HEPData / hepdata_lib

Library for getting your data into HEPData
https://hepdata-lib.readthedocs.io
MIT License
15 stars 36 forks source link

Output with strings instead of floats #264

Closed kleney closed 2 weeks ago

kleney commented 2 weeks ago

I want to include some Sankey diagrams (see attached example) from the recent ATLAS HH→multilepton analysis as HEPData, but I’m running into problems preparing this using the tools available, so I’m wondering if someone here can offer some words of wisdom or pointers in the right direction.

I’ve put all of of the code + data in this CERNBox folder (https://cernbox.cern.ch/s/GxT1OreoeD0Uuif) in case it’s helpful to clarify what exactly I’ve done.

I made the original plots with R so the easiest workaround seemed to be to convert the arrays used in my R dataframe into a TH2F using a small root macro (Alluvial_to_TH2F.C). This makes some very ugly but functional root plots (see other attachment) and writes the 2D histograms to a root file (HEPDataAlluvials.root). I then followed the instructions in examples/reading_histograms.ipynb to prepare TH2F_to_HEPData.ipynb.

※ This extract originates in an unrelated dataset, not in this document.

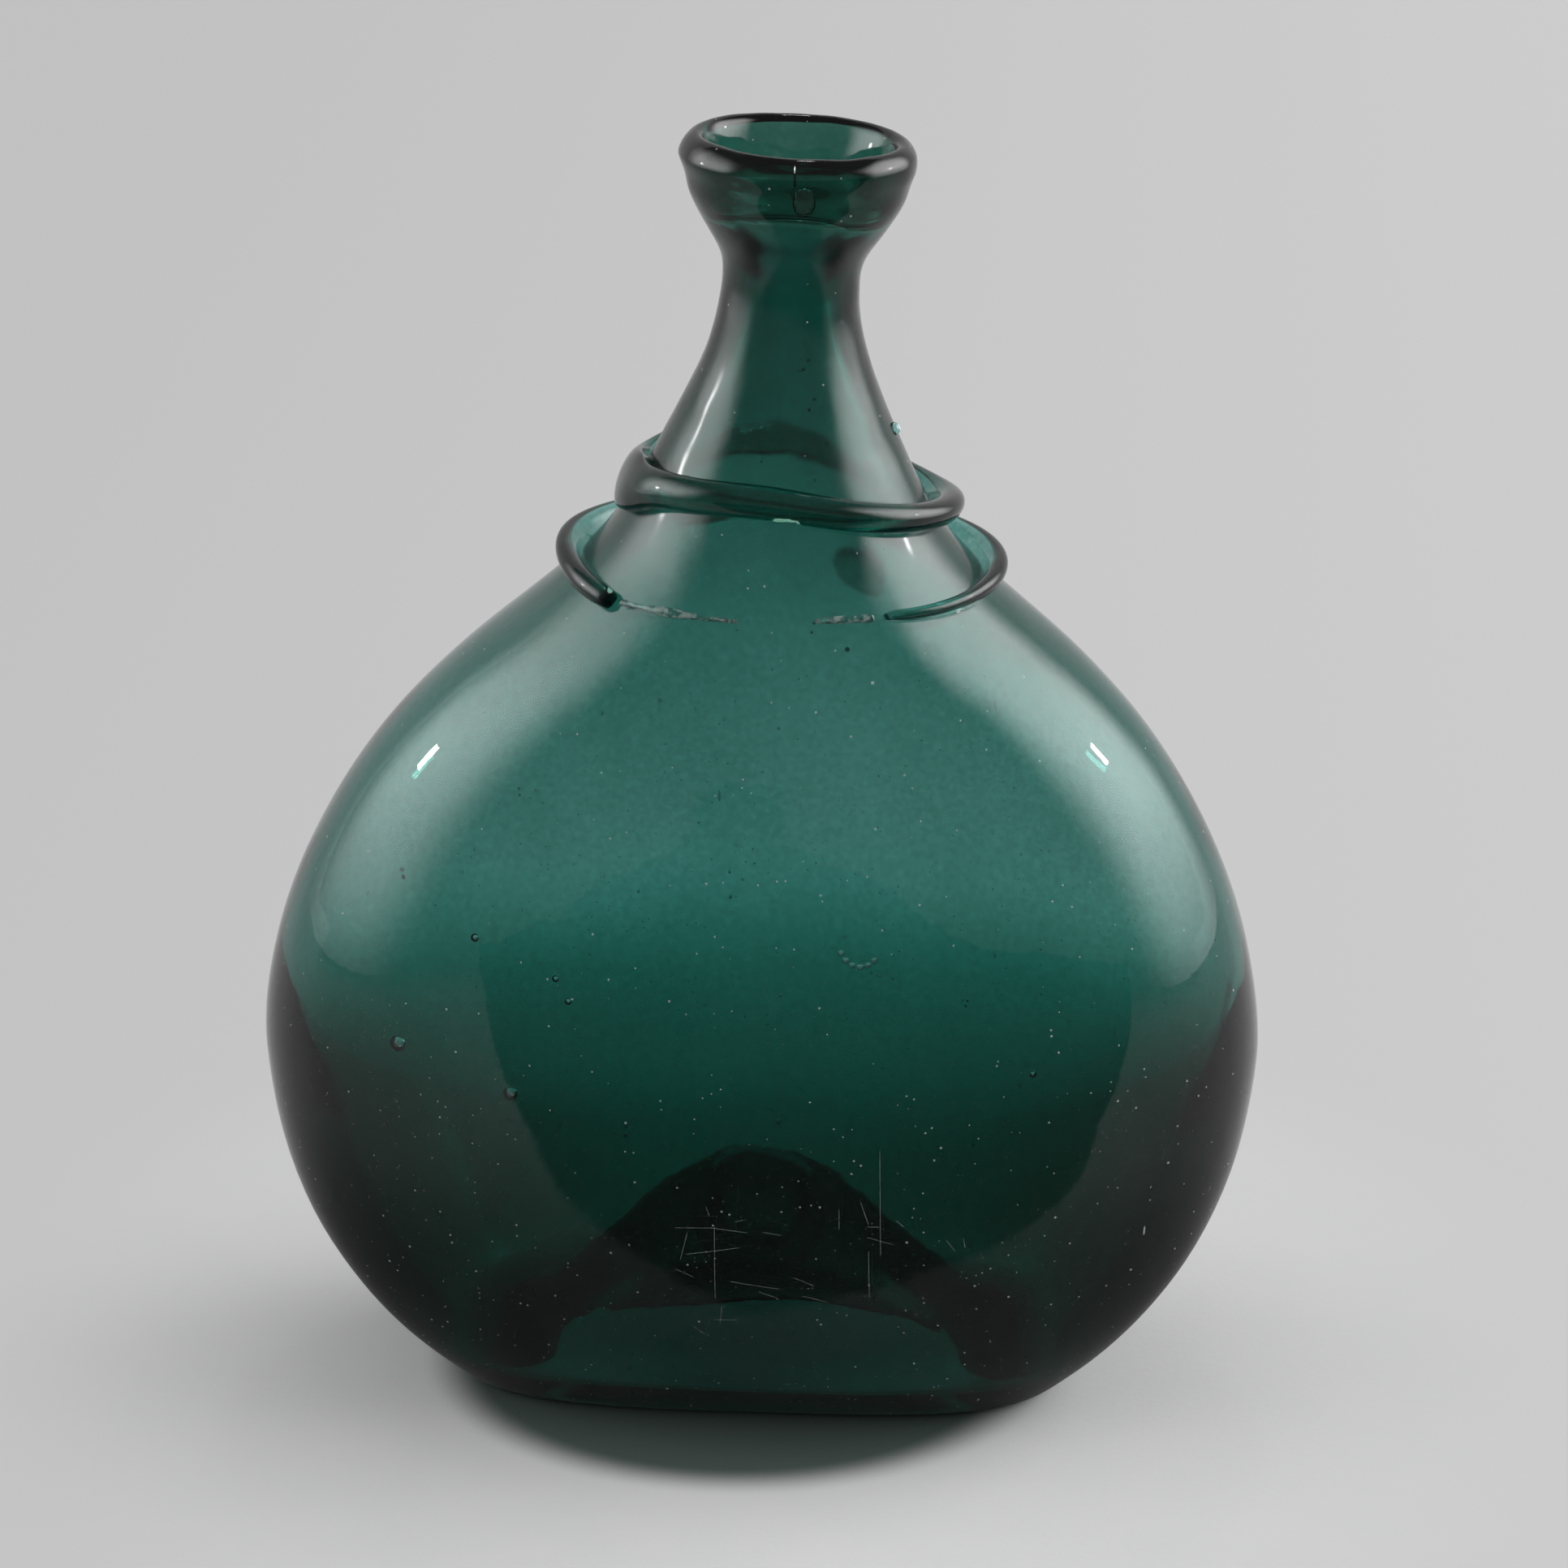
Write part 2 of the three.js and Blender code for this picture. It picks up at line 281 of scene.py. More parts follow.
def addLamp(name, lamp):
    toward = heading(*lamp["heading"])
    turn = toward.to_track_quat("Z", "Y")
    bpy.ops.object.light_add(
        type="AREA", location=aim + toward * lamp["distance"], rotation=turn.to_euler()
    )
    light = bpy.context.object
    light.name = name
    light.data.shape = "RECTANGLE"
    light.data.size, light.data.size_y = lamp["size"]
    light.data.energy = lamp["radiance"] * lamp["size"][0] * lamp["size"][1]
    light.data.spread = math.radians(lamp["spread"])
    light.visible_camera = False
    if "fade" in lamp:
        fadeLamp(light, lamp)


for name, lamp in lamps.items():
    addLamp(name, lamp)


# Surroundings: a dim room, seen as pale paper by the camera and through the glass.
room = {
    "light": (0.34, 0.34, 0.34, 1),
    "mirrored": (0.17, 0.17, 0.17, 1),
    "seen": (0.58, 0.58, 0.58, 1),
}


def fillWorld():
    world = bpy.data.worlds.new("room")
    scene.world = world
    world.use_nodes = True
    shader = Shader(world.node_tree)
    camera, glossy, through = shader.rays("Camera", "Glossy", "Transmission")
    colour = shader.blend(glossy, room["light"], room["mirrored"])
    colour = shader.blend(shader.most(camera, through), colour, room["seen"])
    background = shader.add("ShaderNodeBackground", {}, {"Color": colour, "Strength": 1})
    node = shader.tree.nodes.new("ShaderNodeOutputWorld")
    shader.tree.links.new(background.socket, node.inputs["Surface"])


fillWorld()


# Floor: a paper sweep, with a painted shadow round the foot. In front, the glass mirrors it dimly, as
# painted shade, and darker still inside a wedge with a round tip, a painted shadow. A pair of lengths
# is where a change starts and ends.
paper = {
    "front": -3.2,
    "back": 1.9,
    "width": 7.0,
    "rise": 2.6,
    "curve": 0.9,
    "curveSteps": 24,
    "drop": 0.05 * mm,
    "colour": (0.68, 0.68, 0.68, 1),
    "mottle": (0.665, 0.665, 0.67, 1),
    "mottleNoise": (60, 4, 0.6),
    "mottleBand": (0.3, 0.7),
    "tooth": 0.15 * mm,
    "toothNoise": (900, 3, 0.6),
    "toothStrength": 0.2,
    # Painted shade, seen only in reflections: the paper is dim near the flask, lighter further out, and
    # darkest in the wedge, a painted shadow.
    "mirroredNear": (0.19, 0.19, 0.19, 1),
    "mirroredFar": (0.40, 0.40, 0.40, 1),
    "mirroredReach": (60 * mm, 180 * mm),
    "dark": (0.07, 0.07, 0.07, 1),
    # Painted shadow: inside an ellipse round the foot the paper's colour turns dark green-grey.
    "contactShadow": (0.075, 0.10, 0.09, 1),
    "glow": (0.76, 0.76, 0.76, 1),  # round the foot, seen through the glass
    "glowReach": (230 * mm, 80 * mm),
    "shadeCentre": (-3 * mm, 0),
    "shadeHalf": (41 * mm, 37 * mm),
    "shadeInner": 0.86,  # inner, outer and core are shares of the half sizes
    "shadeOuter": 1.06,
    "shadeCore": -0.6,
    "shadeGlow": 0.6,
    # Painted shade: the far paper is a little darker on the left than on the right.
    "farLeft": (0.535, 0.535, 0.535, 1),
    "farRight": (0.615, 0.615, 0.615, 1),
    "farBand": (-0.25, 0.25),
    "level": (-0.6, -3.2),  # along Y, where the far paper takes the colour of the room
    "aside": (1.0, 3.2),  # the same along X
    "away": (45 * mm, 125 * mm),
    "behind": (-50 * mm, 100 * mm),
    "wedgeTip": (-2 * mm, -36 * mm),
    "wedgeLeft": (-86 * mm, -136 * mm),
    "wedgeRight": (118 * mm, -104 * mm),
    "wedgeRound": 12 * mm,
    "wedgeEdge": (1 * mm, 5 * mm),
    "wedgeRough": 5 * mm,
    "wedgeNoise": (160, 3, 0.6),
}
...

This runs and I get an output (e.g. alluvial_outputs/figure_4.yaml) but “HH decay mode” and “Analysis channels” have been converted to floats rather than the strings for each category that I need. How can I get these to be strings (e.g. "HH decay mode" with value = 0.5 should be "4W", "Analysis channel" with value = 4.5 should be "SS2l" etc etc), other than brute force editing of the output file?

channel_flow_ml ml_channels

matthewfeickert commented 2 weeks ago

@clelange If you have time to look at this this week feel free to tag me in for questions as well in addition to @kleney.

GraemeWatt commented 2 weeks ago

In TH2F_to_HEPData.ipynb I think you just need to replace x with x_labels in the line:

hh_decay.values = ml_channels["x"]

and similarly replace y with y_labels in the line:

analysis_channel.values = ml_channels["y"]

I checked this works for me.

kleney commented 2 weeks ago

Perfect! I can confirm it has solved my problem.

Thanks so much for your help!
Katharine